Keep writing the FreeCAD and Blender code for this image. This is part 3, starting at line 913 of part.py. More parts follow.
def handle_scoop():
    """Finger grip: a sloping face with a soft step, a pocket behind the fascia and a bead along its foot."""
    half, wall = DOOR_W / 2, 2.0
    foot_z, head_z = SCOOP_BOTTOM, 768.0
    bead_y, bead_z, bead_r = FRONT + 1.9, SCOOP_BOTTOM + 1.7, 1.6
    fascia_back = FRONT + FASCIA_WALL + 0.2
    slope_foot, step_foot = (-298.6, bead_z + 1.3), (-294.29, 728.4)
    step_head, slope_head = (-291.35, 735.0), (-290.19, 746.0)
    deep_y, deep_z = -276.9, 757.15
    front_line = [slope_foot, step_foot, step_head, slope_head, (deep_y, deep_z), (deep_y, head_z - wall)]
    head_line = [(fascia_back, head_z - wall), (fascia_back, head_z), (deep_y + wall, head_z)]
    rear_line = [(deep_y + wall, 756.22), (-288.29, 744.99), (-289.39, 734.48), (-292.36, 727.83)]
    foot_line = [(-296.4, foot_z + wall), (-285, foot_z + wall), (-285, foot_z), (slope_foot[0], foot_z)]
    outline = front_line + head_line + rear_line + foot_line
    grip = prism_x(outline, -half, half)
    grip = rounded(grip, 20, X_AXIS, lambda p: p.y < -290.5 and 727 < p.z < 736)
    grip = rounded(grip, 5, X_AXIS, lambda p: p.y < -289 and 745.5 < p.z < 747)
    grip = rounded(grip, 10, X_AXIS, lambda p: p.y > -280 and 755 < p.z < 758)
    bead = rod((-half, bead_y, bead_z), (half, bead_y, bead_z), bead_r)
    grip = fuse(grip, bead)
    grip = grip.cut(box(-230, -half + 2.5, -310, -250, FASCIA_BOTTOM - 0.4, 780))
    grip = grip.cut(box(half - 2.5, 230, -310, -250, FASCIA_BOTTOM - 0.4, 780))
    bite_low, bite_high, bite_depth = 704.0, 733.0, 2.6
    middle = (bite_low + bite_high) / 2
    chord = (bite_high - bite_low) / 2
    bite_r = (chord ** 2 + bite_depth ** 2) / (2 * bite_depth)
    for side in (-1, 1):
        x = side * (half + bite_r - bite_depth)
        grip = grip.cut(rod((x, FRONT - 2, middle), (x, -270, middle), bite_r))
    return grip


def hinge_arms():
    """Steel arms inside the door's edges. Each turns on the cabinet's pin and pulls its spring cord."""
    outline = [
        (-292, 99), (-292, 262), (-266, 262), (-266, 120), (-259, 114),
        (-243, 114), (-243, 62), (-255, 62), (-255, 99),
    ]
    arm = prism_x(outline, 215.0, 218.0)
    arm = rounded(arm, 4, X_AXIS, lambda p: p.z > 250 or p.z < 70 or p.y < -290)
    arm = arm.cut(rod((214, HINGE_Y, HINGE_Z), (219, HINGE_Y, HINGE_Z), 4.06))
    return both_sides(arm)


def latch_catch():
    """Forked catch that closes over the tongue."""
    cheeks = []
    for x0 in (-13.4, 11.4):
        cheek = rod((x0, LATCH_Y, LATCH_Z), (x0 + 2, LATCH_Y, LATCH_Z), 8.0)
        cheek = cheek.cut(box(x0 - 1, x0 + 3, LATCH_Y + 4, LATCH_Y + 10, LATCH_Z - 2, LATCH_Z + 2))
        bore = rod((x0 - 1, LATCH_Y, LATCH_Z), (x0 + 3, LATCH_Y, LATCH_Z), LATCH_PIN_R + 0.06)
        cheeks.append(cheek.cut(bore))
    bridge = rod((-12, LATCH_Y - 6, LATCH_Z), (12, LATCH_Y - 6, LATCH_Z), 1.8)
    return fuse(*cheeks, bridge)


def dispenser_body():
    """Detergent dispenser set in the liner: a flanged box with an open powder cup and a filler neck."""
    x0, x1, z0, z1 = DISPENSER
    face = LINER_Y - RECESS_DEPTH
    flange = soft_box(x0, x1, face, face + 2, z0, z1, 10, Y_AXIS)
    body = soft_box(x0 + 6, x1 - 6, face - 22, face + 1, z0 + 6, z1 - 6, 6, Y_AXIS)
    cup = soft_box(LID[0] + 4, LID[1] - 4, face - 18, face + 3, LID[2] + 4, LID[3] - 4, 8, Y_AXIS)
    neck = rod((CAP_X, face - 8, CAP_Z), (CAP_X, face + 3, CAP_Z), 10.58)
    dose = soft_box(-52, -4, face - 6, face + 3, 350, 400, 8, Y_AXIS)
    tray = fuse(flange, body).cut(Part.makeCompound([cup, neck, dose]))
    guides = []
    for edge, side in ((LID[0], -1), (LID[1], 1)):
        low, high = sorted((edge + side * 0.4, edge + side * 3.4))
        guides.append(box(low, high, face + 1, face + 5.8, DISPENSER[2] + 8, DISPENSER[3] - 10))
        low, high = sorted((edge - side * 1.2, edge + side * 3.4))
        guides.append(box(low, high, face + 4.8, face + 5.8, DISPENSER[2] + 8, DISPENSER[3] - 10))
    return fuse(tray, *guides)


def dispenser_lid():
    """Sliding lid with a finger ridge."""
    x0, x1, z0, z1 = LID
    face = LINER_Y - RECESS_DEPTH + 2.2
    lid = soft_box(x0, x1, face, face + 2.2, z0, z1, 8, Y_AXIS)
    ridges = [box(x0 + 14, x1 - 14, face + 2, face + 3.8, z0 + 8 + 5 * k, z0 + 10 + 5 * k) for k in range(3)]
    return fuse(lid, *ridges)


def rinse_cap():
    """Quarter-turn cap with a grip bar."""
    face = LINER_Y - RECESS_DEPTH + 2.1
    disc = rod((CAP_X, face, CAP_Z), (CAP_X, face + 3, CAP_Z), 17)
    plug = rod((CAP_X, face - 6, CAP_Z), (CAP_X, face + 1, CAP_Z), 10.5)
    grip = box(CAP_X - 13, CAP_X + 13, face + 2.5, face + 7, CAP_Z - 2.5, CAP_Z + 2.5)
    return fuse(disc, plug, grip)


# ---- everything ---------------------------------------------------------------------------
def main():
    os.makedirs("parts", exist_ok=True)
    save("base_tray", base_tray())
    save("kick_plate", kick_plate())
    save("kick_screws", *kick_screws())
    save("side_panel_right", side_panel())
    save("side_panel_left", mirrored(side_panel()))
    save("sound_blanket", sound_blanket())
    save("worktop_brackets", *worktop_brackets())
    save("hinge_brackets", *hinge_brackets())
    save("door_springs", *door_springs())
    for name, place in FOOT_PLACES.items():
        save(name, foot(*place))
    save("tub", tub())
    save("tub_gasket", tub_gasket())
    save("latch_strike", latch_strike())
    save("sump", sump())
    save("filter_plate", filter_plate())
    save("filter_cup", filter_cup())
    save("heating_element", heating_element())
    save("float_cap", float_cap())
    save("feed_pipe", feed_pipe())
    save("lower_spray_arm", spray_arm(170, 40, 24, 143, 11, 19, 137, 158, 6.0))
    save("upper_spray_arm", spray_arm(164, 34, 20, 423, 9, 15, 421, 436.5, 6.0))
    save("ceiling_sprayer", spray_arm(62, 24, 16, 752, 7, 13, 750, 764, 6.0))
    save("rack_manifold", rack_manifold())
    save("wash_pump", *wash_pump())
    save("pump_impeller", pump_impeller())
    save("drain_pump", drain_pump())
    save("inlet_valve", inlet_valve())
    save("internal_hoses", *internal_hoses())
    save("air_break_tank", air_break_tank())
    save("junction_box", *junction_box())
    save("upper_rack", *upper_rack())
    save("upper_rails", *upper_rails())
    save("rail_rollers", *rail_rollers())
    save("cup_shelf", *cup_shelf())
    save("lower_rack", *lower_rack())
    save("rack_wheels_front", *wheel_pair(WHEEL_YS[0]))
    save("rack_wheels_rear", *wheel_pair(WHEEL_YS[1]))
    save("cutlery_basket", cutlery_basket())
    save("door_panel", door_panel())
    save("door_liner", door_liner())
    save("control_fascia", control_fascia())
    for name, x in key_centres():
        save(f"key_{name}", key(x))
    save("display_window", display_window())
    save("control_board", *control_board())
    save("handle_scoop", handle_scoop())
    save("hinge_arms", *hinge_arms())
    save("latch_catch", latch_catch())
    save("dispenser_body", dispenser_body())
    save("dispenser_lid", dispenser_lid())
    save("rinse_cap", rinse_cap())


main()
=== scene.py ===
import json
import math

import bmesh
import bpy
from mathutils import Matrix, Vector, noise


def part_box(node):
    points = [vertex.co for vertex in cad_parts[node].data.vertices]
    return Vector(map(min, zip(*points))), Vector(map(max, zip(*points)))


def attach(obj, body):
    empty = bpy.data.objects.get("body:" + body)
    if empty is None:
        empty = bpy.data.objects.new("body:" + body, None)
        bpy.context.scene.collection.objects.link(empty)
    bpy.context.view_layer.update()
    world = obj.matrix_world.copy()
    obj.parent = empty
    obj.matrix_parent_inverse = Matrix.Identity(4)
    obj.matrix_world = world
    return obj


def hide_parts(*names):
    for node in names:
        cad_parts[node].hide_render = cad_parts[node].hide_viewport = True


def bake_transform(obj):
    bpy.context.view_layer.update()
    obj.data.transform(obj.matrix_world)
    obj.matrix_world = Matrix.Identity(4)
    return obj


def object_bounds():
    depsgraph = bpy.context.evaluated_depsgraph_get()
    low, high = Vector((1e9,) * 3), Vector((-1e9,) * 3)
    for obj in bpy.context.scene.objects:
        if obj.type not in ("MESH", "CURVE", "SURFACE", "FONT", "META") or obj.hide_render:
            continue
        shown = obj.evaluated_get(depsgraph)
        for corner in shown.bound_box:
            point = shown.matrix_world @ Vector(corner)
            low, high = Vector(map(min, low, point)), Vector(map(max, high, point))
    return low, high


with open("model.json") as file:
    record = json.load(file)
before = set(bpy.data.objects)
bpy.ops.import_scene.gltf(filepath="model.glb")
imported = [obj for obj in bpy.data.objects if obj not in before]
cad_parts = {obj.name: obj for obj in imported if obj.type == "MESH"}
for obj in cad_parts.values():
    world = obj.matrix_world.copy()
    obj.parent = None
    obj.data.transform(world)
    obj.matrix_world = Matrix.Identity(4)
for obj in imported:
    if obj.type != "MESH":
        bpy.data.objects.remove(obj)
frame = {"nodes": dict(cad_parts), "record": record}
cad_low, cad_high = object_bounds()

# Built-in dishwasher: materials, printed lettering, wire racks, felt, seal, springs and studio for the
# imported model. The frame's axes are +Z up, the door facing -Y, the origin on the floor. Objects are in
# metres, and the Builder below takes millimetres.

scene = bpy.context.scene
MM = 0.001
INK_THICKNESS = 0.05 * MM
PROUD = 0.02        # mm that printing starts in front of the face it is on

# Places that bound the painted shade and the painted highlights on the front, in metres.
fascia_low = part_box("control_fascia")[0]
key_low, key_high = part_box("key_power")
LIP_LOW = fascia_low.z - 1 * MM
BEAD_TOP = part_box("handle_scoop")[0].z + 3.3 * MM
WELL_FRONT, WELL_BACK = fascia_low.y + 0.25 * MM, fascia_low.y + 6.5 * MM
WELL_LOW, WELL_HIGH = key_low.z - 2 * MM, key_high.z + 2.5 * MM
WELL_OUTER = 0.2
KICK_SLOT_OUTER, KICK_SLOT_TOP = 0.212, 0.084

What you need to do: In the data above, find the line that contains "# Built-in dishwasher: materials, printed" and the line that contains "PROUD = 0.02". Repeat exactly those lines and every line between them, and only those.

Solution to the problem:
# Built-in dishwasher: materials, printed lettering, wire racks, felt, seal, springs and studio for the
# imported model. The frame's axes are +Z up, the door facing -Y, the origin on the floor. Objects are in
# metres, and the Builder below takes millimetres.

scene = bpy.context.scene
MM = 0.001
INK_THICKNESS = 0.05 * MM
PROUD = 0.02        # mm that printing starts in front of the face it is on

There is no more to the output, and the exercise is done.